See Clayton Lab website: http://www.claytonlab.sbcs.qmul.ac.uk 

References

  1. C.-K. Chen, M. Blanco, C. Jackson, E. Aznauryan, N. Ollikainen, C. Surka, A. Chow, A. Cerase, P. McDonel, M. Guttman, Xist recruits the X chromosome to the nuclear lamina to enable chromosome-wide silencing. Science. 354, 468–472 (2016).
  2. Y. Itoh, K. Replogle, Y.-H. Kim, J. Wade, D. F. Clayton, A. P. Arnold, Sex bias and dosage compensation in the zebra finch versus chicken genomes: general and specialized patterns among birds. Genome Res. 20, 512–518 (2010).
  3. R. J. Agate, W. Grisham, J. Wade, S. Mann, J. Wingfield, C. Schanen, A. Palotie, A. P. Arnold, Neural, not gonadal, origin of brain sex differences in a gynandromorphic finch. Proc. Natl. Acad. Sci. U. S. A. 100, 4873–4878 (2003).
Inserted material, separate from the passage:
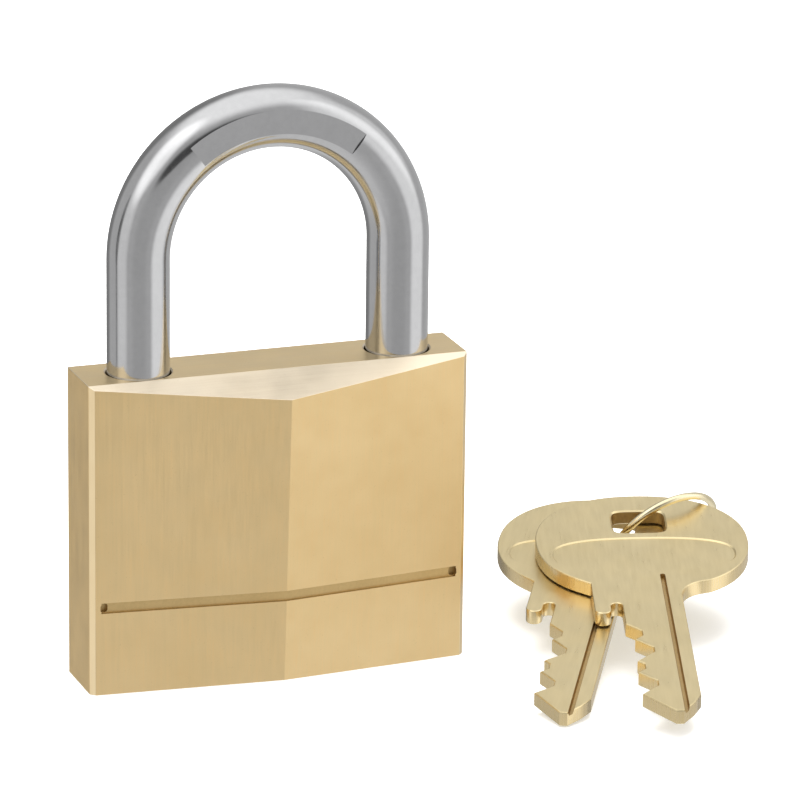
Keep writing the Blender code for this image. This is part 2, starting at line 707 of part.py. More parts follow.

  4. P. H. Gunaratne, Y.-C. Lin, A. L. Benham, J. Drnevich, C. Coarfa, J. B. Tennakoon, C. J. Creighton, J. H. Kim, A. Milosavljevic, M. Watson, S. Griffiths-Jones, D. F. Clayton, Song exposure regulates known and novel microRNAs in the zebra finch auditory forebrain. BMC Genomics. 12, 277 (2011).
  5. Y.-C. Lin, C. N. Balakrishnan, D. F. Clayton, Functional genomic analysis and neuroanatomical localization of miR-2954, a song-responsive sex-linked microRNA in the zebra finch. Front. Neurosci. 8, 409 (2014).
  6. M. Warnefors, K. Mössinger, J. Halbert, T. Studer, J. L. VandeBerg, I. Lindgren, A. Fallahshahroudi, P. Jensen, H. Kaessmann, Sex-biased microRNA expression in mammals and birds reveals underlying regulatory mechanisms and a role in dosage compensation. Genome Res. 27, 1961–1973 (2017).
  7. V. Fishman, N. Battulin, M. Nuriddinov, A. Maslova, A. Zlotina, A. Strunov, D. Chervyakova, A. Korablev, O. Serov, A. Krasikova, 3D organization of chicken genome demonstrates evolutionary conservation of topologically associated domains and highlights unique architecture of erythrocytes’ chromatin. Nucleic Acids Res. 47, 648–665 (2019).
  8. I. Mota-Gómez, D. G. Lupiáñez, A (3D-Nuclear) Space Odyssey: Making Sense of Hi-C Maps. Genes . 10 (2019), doi:10.3390/genes10060415.